According to the deal, rebel groups were expected to remove all heavy weaponry from the area by October 10, and hardline Islamist groups to vacate the zone altogether before October 15. There are doubts about whether those objectives were met before their respective deadlines.

Despite a ceasefire agreement that also officially covers the area, months of on-off skirmishes and escalating tit-for-tat violence between the Syrian army and its allies on one side, and a range of rebel and hardline Islamist groups on the other, has increasingly threatened the stability of the hard-won deal.

Regional powers hope to see the deal stick. And on November 20, the Turkish and Russian defence ministers vowed to continue coordinating to “close all the remaining issues in Idlib,” according to a statement from the Russian Ministry of Defense.

“The current situation in Syria requires our immediate solution and discussion of the pending issues,” the statement added.

Still, the agreement has been tested. In retaliation for an alleged chlorine gas attack launched by hardline Islamist fighters on government-held parts of Aleppo city on November 24, pro-government forces—reportedly backed by several Russian warplanes—bombarded rebel-held towns along the buffer zone.

‘I only stayed to document what’s happening’

The sudden escalation dramatically ended five weeks of relative quiet on northwestern front lines, marking the first time that Russian warplanes had been used to hit rebel positions since the Russia-Turkish agreement went into effect in mid-September.

At the time of writing, a statement from the White House—reportedly due for release Tuesday—is expected to claim that the Syrian government faked the attack using tear gas, before blaming it on rebels.

As repeated and continuous clashes have methodically chipped away at the foundations of an agreement that saw entire villages return to their abandoned homes along the front lines, thousands of families have since been forced from their homes once again.

Jarjanaz, a rural town with a pre-war population of nearly 11,000 inhabitants, has reportedly seen the exodus of over 70 percent of its inhabitants since the resumption of clashes and a rising crescendo of aerial bombardment by pro-government forces, according to local media reports.

A child stands outside a displaced family’s home in the Idlib buffer zone.

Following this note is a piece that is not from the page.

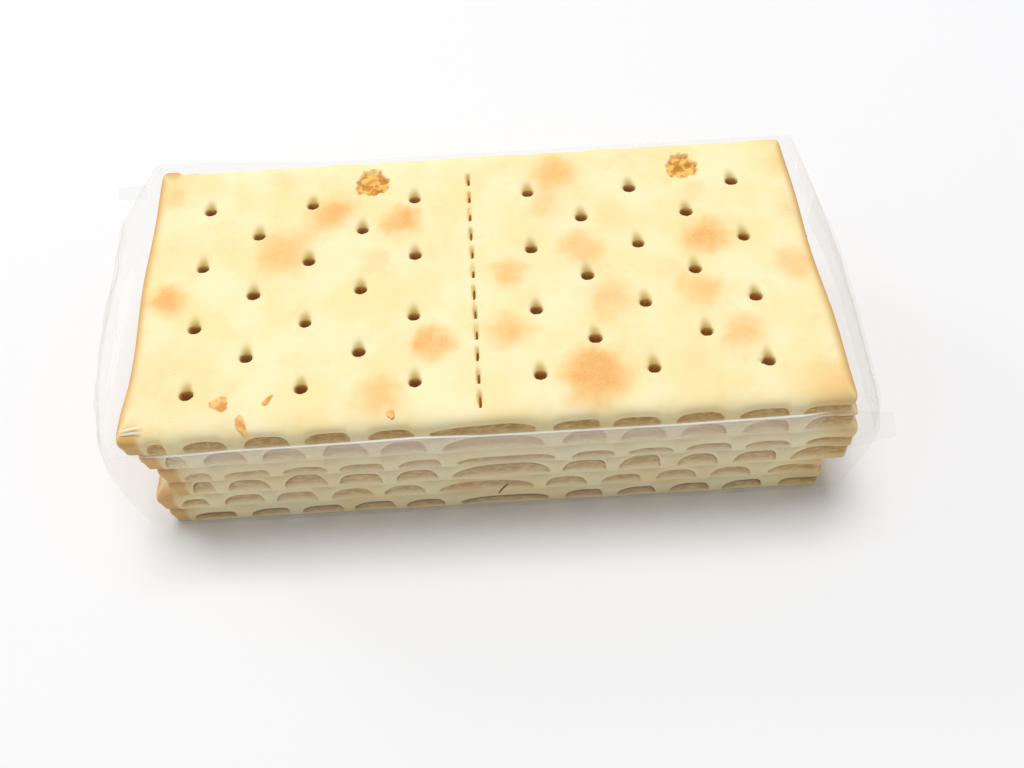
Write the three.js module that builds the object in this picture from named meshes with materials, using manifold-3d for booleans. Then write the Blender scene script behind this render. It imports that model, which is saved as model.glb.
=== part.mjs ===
// A clear-wrapped stack of six double soda crackers, lying flat, as one solid. Millimetres, +Z up.
// The origin is on the surface that the pack lies on, under the middle of its bounding box.
// +X runs along the crackers, and -Y is the side with the film's smooth front panel.
import * as THREE from 'three';
import { mergeVertices } from 'three/addons/utils/BufferGeometryUtils.js';
import Module from 'manifold-3d';

// The crackers. Lists go from the bottom cracker up.
const LENGTH = 103;
const DEPTH = 51.3;
const THICKNESS = 4.54;
const CORNER_RADIUS = 2.2;
const SLIDES = [0.5, 0, 3.2, 3.2, 1.85, 0.65]; // how far each cracker has slid along +X
const TAB_SLIDES = [2.6, -0.2, 2.3, 3.3, 1.65, 0.3]; // where each cracker's fold line is along +X
const STACK_BACK_SHIFT = 1.95; // from the docking pattern's middle row to the crackers' middle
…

Photo courtesy of Muhammad Ayoub.

Others meanwhile suggest that the number of displaced could be even higher.

“After nearly 10 days of intensive shelling over the town of Jarjanaz, most of the civilians are gone,” says Fayez al-Daghim, a local media activist who says he is one of the last people remaining in the town. “More than 95 percent have been displaced—I have only stayed here as a journalist to document what is happening.”

While many families have reportedly managed to rent or secure housing with friends and family in nearby towns, others have made their way to informal camps dotted around the farmlands surrounding many of the rural buffer zone towns currently being targeted.

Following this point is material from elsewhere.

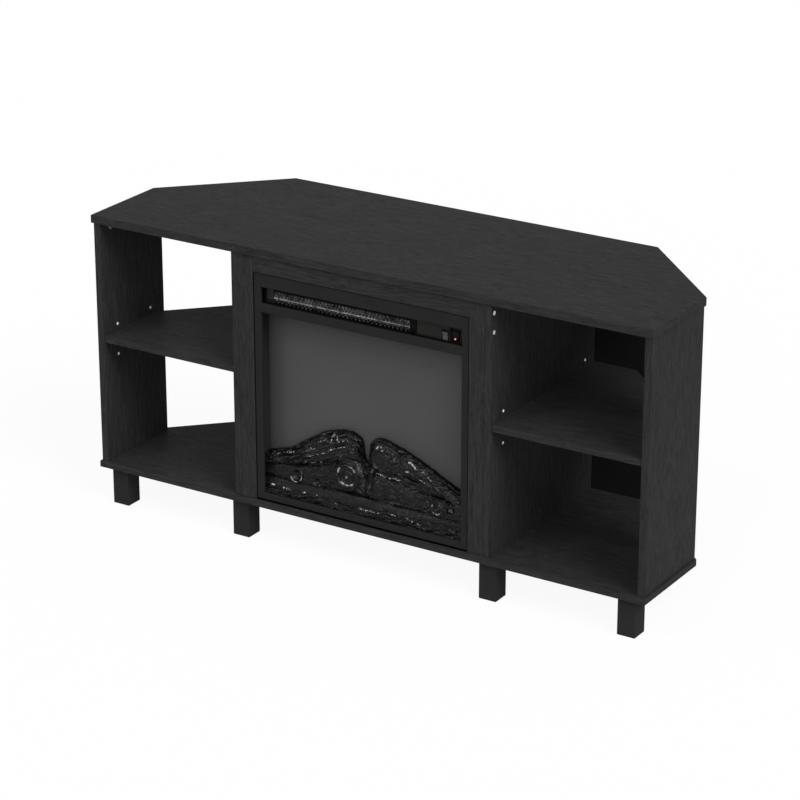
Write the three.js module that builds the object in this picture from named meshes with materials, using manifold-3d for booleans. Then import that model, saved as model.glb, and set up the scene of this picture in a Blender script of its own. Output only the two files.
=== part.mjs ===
// Corner fireplace TV stand: a six-sided cabinet with four open shelf bays
// round a built-in electric fireplace insert.
//
// Millimetres. +X is to the right, the front faces -Y and +Z is up. The origin
// lies on the floor, under the middle of the cabinet.

import * as THREE from "three";
import { mergeVertices } from "three/addons/utils/BufferGeometryUtils.js";
import Module from "manifold-3d";

const wasm = await Module();
wasm.setup();

// Cabinet boards
const topWidth = 1200;
const topDepth = 400;
const straightSideDepth = 200;
const topThickness = 16;
const bottomThickness = 13;
const clearHeight = 488;
const boardOverhang = 3.5;
const sideThickness = 14;
const dividerThickness = 13;
// The middle bay's share of the top's width
const centreBayShare = 0.444;
const backThickness = 3;
const backInset = 8;
const backEndSetback = 11;
const edgeBevel = 0.7;

// Cord outlet low in the middle of the back panel
const outletWidth = 80;
const outletHeight = 50;
const outletRise = 24;
const outletCornerRadius = 12;
const outletCornerSteps = 5;

// Face frame round the insert
const stileWidth = 34;
const frameThickness = 16;
const frameRecess = 1;
const railHeight = 32;
const stretcherHeight = 60;

// Legs, screwed into the bottom board by a stud
const legSize = 36;
const legHeight = 75;
const legInset = 10;
const outerLegInset = 23;
const rearLegInset = 23;
const legBevel = 1.5;
const legStudRadius = 4;
const legStudLength = 9;

// Adjustable shelves, their pins and the rows of pin holes
const shelfThickness = 13;
const shelfTopHeight = 348;
const shelfRecess = 3;
const shelfEndGap = 1;
const shelfChamferSetback = 29.4;
const holePitch = 31;
const holeRowShares = [-1, 0, 1];
const pinRadius = 2.5;
const pinDepth = 8;
const pinCollarRadius = 5;
const pinCollarThickness = 1.2;
const pinTabWidth = 8;
const pinTabThickness = 2.4;
const pinTabLength = 8;
const pinDrop = 4.5;
const pinFrontSetback = 45;
const sidePinRearSetback = 45;
const dividerPinRearSetback = 36.5;

// Cam locks in the side panels and screws that hold the stiles
const camRadius = 7.5;
const camDepth = 10;
const camDrop = 12;
const camFrontSetback = 35;
const camRearSetback = 35;
const camSlotWidth = 2;
const camSlotLength = 10;
const camSlotDepth = 1.5;
const frameScrewHeadRadius = 4;
const frameScrewHeadDepth = 3;
const frameScrewRadius = 2;
const frameScrewLength = 33;
const frameScrewSlotWidth = 1;
const frameScrewDrops = [17.6, 53.9];

// Clearances
const fitGap = 0.3;
const overrun = 5;
const weldDistance = 0.0001;

// Fireplace insert: bezel and steel case
const insertSideGap = 1;
const insertBottomGap = 3;
const insertTopGap = 0.5;
const bezelRecess = 2;
const bezelThickness = 6;
const bezelSideBorder = 15;
const bezelBottomBorder = 12.5;
const bezelTopBorder = 27;
const bezelBevel = 1;
const slotHeight = 32.5;
const slotStrip = 17;
const caseSheet = 1.5;
const caseSideSetback = 2.5;
const caseTopSetback = 2.5;
const caseDepth = 140;
const caseFootRadius = 9;
const caseFootInset = 30;
const heaterDeckDrop = 4;
const deckLipHeight = 7;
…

Abu Hamdu from Idlib’s branch of the Syria Civil Defense, the group of first responders commonly known as the White Helmets, meanwhile tells Syria Direct that some 125 families—approximately 650 people—have fled Jarjanaz for makeshift encampments and informal housing in the area, as temperatures have dropped this week and wintry weather conditions set in.

Father of three Khattab is not hopeful. “Displacement has been tragic in every sense of the word,” he says. “Of course, there’s no aid or assistance because we’re being bombed with all kinds of weapons—and no one in the world says a thing.”

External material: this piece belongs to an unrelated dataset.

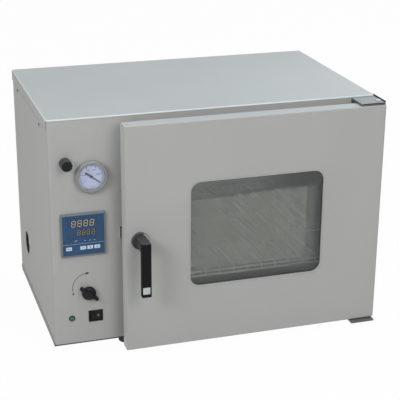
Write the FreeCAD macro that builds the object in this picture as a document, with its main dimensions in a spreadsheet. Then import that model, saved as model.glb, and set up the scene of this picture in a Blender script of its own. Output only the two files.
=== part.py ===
"""A bench-top vacuum drying oven, built as a parametric document.

Millimetres. X runs to the right along the front, Y runs to the back and Z runs up.
The origin lies under the middle of the oven, on the surface that its feet stand on.
Every sub-part is placed from the front lower left corner of the painted cabinet.
"""
import FreeCAD, Part
import math
import os
import re
import Sketcher
from FreeCAD import Placement, Rotation, Vector

SIZES = [
    # Painted cabinet
    ("cabinet_width", 725),
    ("cabinet_depth", 435),
    ("cabinet_height", 505),
    ("skin", 1.2),
    ("seam", 0.3),
    ("corner_radius", 6),
    ("fold_radius", 3),
    ("cover_lip", 24),
    ("cover_front_lip", 4),
    ("cover_step", 1.5),
    ("panel_return", 12),
    ("panel_flange", 10),
    ("tray_lip", 9),
    ("tray_step", 0.5),
    ("partition_gap", 8),
    ("partition_margin", 9),
    # Feet
    ("foot_height", 24),
    ("foot_radius", 20),
    ("foot_taper", 2),
    ("foot_screw_radius", 6),
    ("foot_screw_depth", 12),
    ("foot_left", 167),
    ("foot_margin", 30),
    ("foot_front", 28),
    ("foot_back", 400),
    # Screws of the top cover
    ("screw_radius", 4),
    ("screw_proud", 1),
    ("screw_shank_radius", 2),
    ("screw_hole_radius", 2.1),
    ("screw_length", 12),
    ("screw_front", 91),
    ("screw_back", 358),
    ("screw_drop", 12),
    # Heated chamber
    ("chamber_side_margin", 83.5),
    ("chamber_level_margin", 79.4),
    ("chamber_back_margin", 69),
    ("chamber_wall", 4),
    ("chamber_corner", 15),
    ("chamber_back_corner", 12),
    ("flange_wall", 12),
    ("flange_depth", 5),
    ("flange_reach", 8),
    ("seal_lip_radius", 3),
    ("heater_thickness", 3),
    ("heater_clearance", 5),
    ("heater_space", 8),
    # Temperature probe
    ("probe_radius", 3),
    ("probe_reach", 45),
    ("probe_depth", 210),
    ("probe_drop", 67),
    ("probe_nut_radius", 8),
    ("probe_nut_length", 10),
    # Shelves and their runners
    ("shelf_clearance", 8.5),
    ("shelf_front", 46),
    ("shelf_back_clearance", 6),
    ("shelf_low", 102),
    ("shelf_pitch", 80),
    ("shelf_rod_radius", 2.5),
    ("shelf_rail_radius", 2.2),
    ("shelf_wire_radius", 1.5),
    ("shelf_wire_pitch", 33),
    ("shelf_rise", 10),
    ("runner_foot", 16),
    ("runner_leg", 12),
    ("runner_sheet", 1.5),
    ("runner_start", 25),
    ("runner_back_clearance", 12),
    # Door
    ("door_left", 148),
    ("door_overhang", 5),
    ("door_bottom", -7.4),
    ("door_drop", 8.6),
    ("door_thickness", 30.4),
    ("door_gap", 25),
    ("door_sheet", 1.5),
    ("door_edge_radius", 6.5),
    ("door_fold_radius", 2.5),
    ("liner_fold", 5.5),
    ("window_side_margin", 141.25),
    ("window_level_margin", 133.9),
    ("window_corner", 22),
    ("gasket_web", 1.5),
    ("gasket_lip", 4),
    ("gasket_proud", 0.8),
    ("pane_thickness", 5),
    ("pane_overlap", 14),
    ("spacer_inset", 8),
    ("spacer_wall", 14),
    ("glass_overlap", 8.5),
    ("glass_thickness", 12),
    ("glass_corner", 10),
    ("glass_gap", 0.5),
    ("clip_length", 20),
    ("clip_width", 16),
    ("clip_bite", 5),
    ("clip_sheet", 1.5),
    # Door handle and latch
    ("handle_inset", 30.9),
    ("handle_z", 246),
    ("handle_reach", 109),
    ("rose_radius", 19),
    ("rose_thickness", 5),
    ("rose_bevel", 1),
    ("grip_width", 20),
    ("grip_thickness", 13),
    ("grip_top", 13),
    ("grip_bottom", 107.5),
    ("grip_softening", 2),
    ("neck_bottom", 8),
    ("inlay_width", 14),
    ("inlay_height", 15),
    ("inlay_end", 8),
    ("inlay_thickness", 0.6),
    ("spindle_radius", 5),
    ("spindle_bite", 20),
    ("spindle_bore", 5.05),
    ("spindle_pass", 7),
    ("tongue_hub_radius", 9),
    ("tongue_reach", 26),
    ("tongue_width", 14),
    ("tongue_thickness", 4),
    ("tongue_back", 8),
    ("keeper_sheet", 4),
    ("keeper_play", 1),
    ("keeper_reach", 18),
    ("keeper_height", 26),
    # Hinges
    ("hinge_inset", 14),
    ("hinge_reach", 38),
    ("hinge_plate_width", 55),
    ("hinge_plate_overhang", 0.5),
    ("hinge_upper_reach", 54.5),
    ("hinge_lower_reach", 65),
    ("hinge_plate", 4),
    ("hinge_play", 1.6),
    ("hinge_leg_width", 41),
    ("hinge_leg_height", 32),
    ("hinge_pin_radius", 4),
    ("hinge_pin_head", 6),
    ("hinge_pin_head_height", 1.6),
    ("hinge_pin_length", 26),
    ("hinge_bush_bore", 4.05),
    ("hinge_bush_radius", 6.5),
    ("hinge_bush_length", 22),
    # Vacuum gauge
    ("gauge_x", 90),
    ("gauge_z", 378.8),
    ("gauge_radius", 34.8),
    ("gauge_body_radius", 31.5),
    ("gauge_window_radius", 27.5),
    ("gauge_proud", 12),
    ("gauge_depth", 30),
    ("gauge_wall", 1.2),
    ("gauge_lip", 2.5),
    ("gauge_glass", 2),
    ("dial_height", 1.5),
    ("dial_thickness", 1),
    ("stem_radius", 8),
    ("stem_length", 26),
    ("needle_height", 4.2),
    ("needle_thickness", 0.8),
    ("needle_tip", 21.5),
    ("needle_tail", 13),
    ("needle_root_width", 2.4),
    ("needle_tail_width", 3.6),
    ("needle_hub_radius", 3),
    ("needle_arbor_radius", 1),
    ("needle_rest_angle", 38),
    # Temperature controller
    ("controller_x", 69.7),
    ("controller_z", 251.7),
    ("controller_size", 96),
    ("controller_proud", 6),
    ("controller_rim", 3.5),
    ("controller_case_size", 90),
    ("controller_depth", 72),
    ("face_height", 2.5),
    ("face_thickness", 2),
    ("display_left", 15),
    ("display_right", 79),
    ("display_top", 86),
    ("display_bottom", 42),
    ("display_thickness", 0.6),
    ("button_width", 12.4),
    ("button_height", 7.6),
    ("button_depth", 4.2),
    ("button_proud", 1.3),
    ("button_play", 0.3),
    ("button_row", 18.7),
    ("button_first", 16.5),
    ("button_second", 46.6),
    ("button_third", 61.6),
    ("button_fourth", 76.8),
    # Rocker switch
    ("switch_x", 92.3),
    ("switch_z", 59),
    ("switch_width", 31),
    ("switch_height", 26),
    ("switch_proud", 2.5),
    ("switch_body_width", 28),
    ("switch_body_height", 22.5),
    ("switch_depth", 24),
    ("switch_well_width", 25),
    ("switch_well_height", 19.6),
    ("switch_well_depth", 10),
    ("rocker_width", 22.6),
    ("rocker_height", 18.8),
    ("rocker_edge", 0.5),
    ("rocker_crown", 2.4),
    ("rocker_depth", 4),
    ("rocker_tilt", 8),
    # Indicator lamp
    ("lamp_x", 40.3),
    ("lamp_z", 58.6),
    ("lamp_radius", 6.8),
    ("lamp_proud", 2),
    ("lamp_body_radius", 5.6),
    ("lamp_depth", 22),
    ("lamp_lens_radius", 4.8),
    ("lamp_lens_proud", 3.6),
    # Vacuum valve
    ("valve_x", 78.2),
    ("valve_z", 115.2),
    ("valve_knob_radius", 15),
    ("valve_knob_height", 7),
    ("valve_knob_gap", 1.5),
    ("valve_ear_reach", 23),
    ("valve_ear_root", 8),
    ("valve_ear_tip", 3.6),
    ("valve_ear_height", 15),
    ("valve_knob_angle", 39),
    ("valve_stem_radius", 3),
    ("valve_stem_depth", 20),
    ("valve_stem_bore", 3.06),
    ("valve_pass", 5),
    ("valve_body_radius", 13),
    ("valve_body_depth", 60),
    # Vent valve
    ("vent_x", 36),
    ("vent_z", 412.2),
    ("vent_knob_radius", 12),
    ("vent_knob_start", 2),
    ("vent_knob_length", 18.5),
    ("vent_collar_radius", 7),
    ("vent_body_radius", 9),
    ("vent_body_depth", 82),
    # Pipework
    ("pipe_radius", 4),
    ("pump_pipe_radius", 6),
    ("pipe_bend", 20),
    ("chamber_pipe_y", 50),
    ("vent_pipe_y", 70),
    ("vent_pipe_z", 345),
    ("gauge_pipe_x", 124),
    ("tee_size", 16),
    ("pipe_socket", 3),
    # Pump port in the left side
    ("port_y", 328),
    ("port_z", 109),
    ("port_radius", 27),
    ("port_wall", 1.5),
    ("port_depth", 44),
    ("nozzle_radius", 6),
    ("nozzle_length", 32),
    ("nozzle_root_radius", 9),
    ("nozzle_root", 8),
    # Back of the cabinet
    ("inlet_x", 90),
    ("inlet_z", 60),
    ("gland_radius", 11),
    ("gland_bore", 4),
    ("gland_proud", 9),
    ("gland_nut_radius", 13),
    ("gland_nut", 4),
    ("louvre_width", 60),
    ("louvre_height", 4),
    ("louvre_columns", 3),
    ("louvre_rows", 6),
    ("louvre_column_pitch", 80),
    ("louvre_row_pitch", 11),
    ("louvre_drop", 105),
]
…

‘The bombing isn’t stopping’

Muhammad Ayoub, a member of the Local Relief Council that distributes aid locally from the town of al-Tah, 10 kilometers from Jarjanaz, says that 500 Jarjanaz families are now living in informal camps in the area.

According to Ayoub, the rapidly deteriorating situation has left thousands in need of emergency aid and supplies as winter sets in. Local authorities have made desperate calls to local aid organizations, many of them based in nearby Maarat a-Numan, requesting urgent relief for the injured and displaced, he says.

However, Ayoub adds, organizations have been reluctant to enter the buffer zone out of fear of bombardments, leaving local authorities in and around Jarjanaz overwhelmed and with few resources left.

“As a local council, we honestly didn’t have any contingency plan and we hadn’t counted on this happening after the Sochi deal,” he says. “Our area is located inside the buffer zone, but the regime isn’t adhering to the agreement at all.”

Displaced residents similarly tell Syria Direct that whatever optimism they had that the de-escalation agreement would hold has disappeared.

“People had breathed a sigh of relief, and life was flourishing recently in Jarjanaz, because it was within the Sochi buffer zone,” says Um Muhammad, a woman displaced two weeks ago from Jarjanaz amid shelling by pro-government forces.

She and her family are now renting a small apartment in Maarat a-Numan, a city in Idlib province that has become home for displaced civilians from across the region.

“It feels like a prison here,” she adds. “I really hope to return, but I don’t think [I will], since the bombing isn’t stopping and the regime isn’t sticking to any agreements.”

“[For them], it’s more about striking at any time.”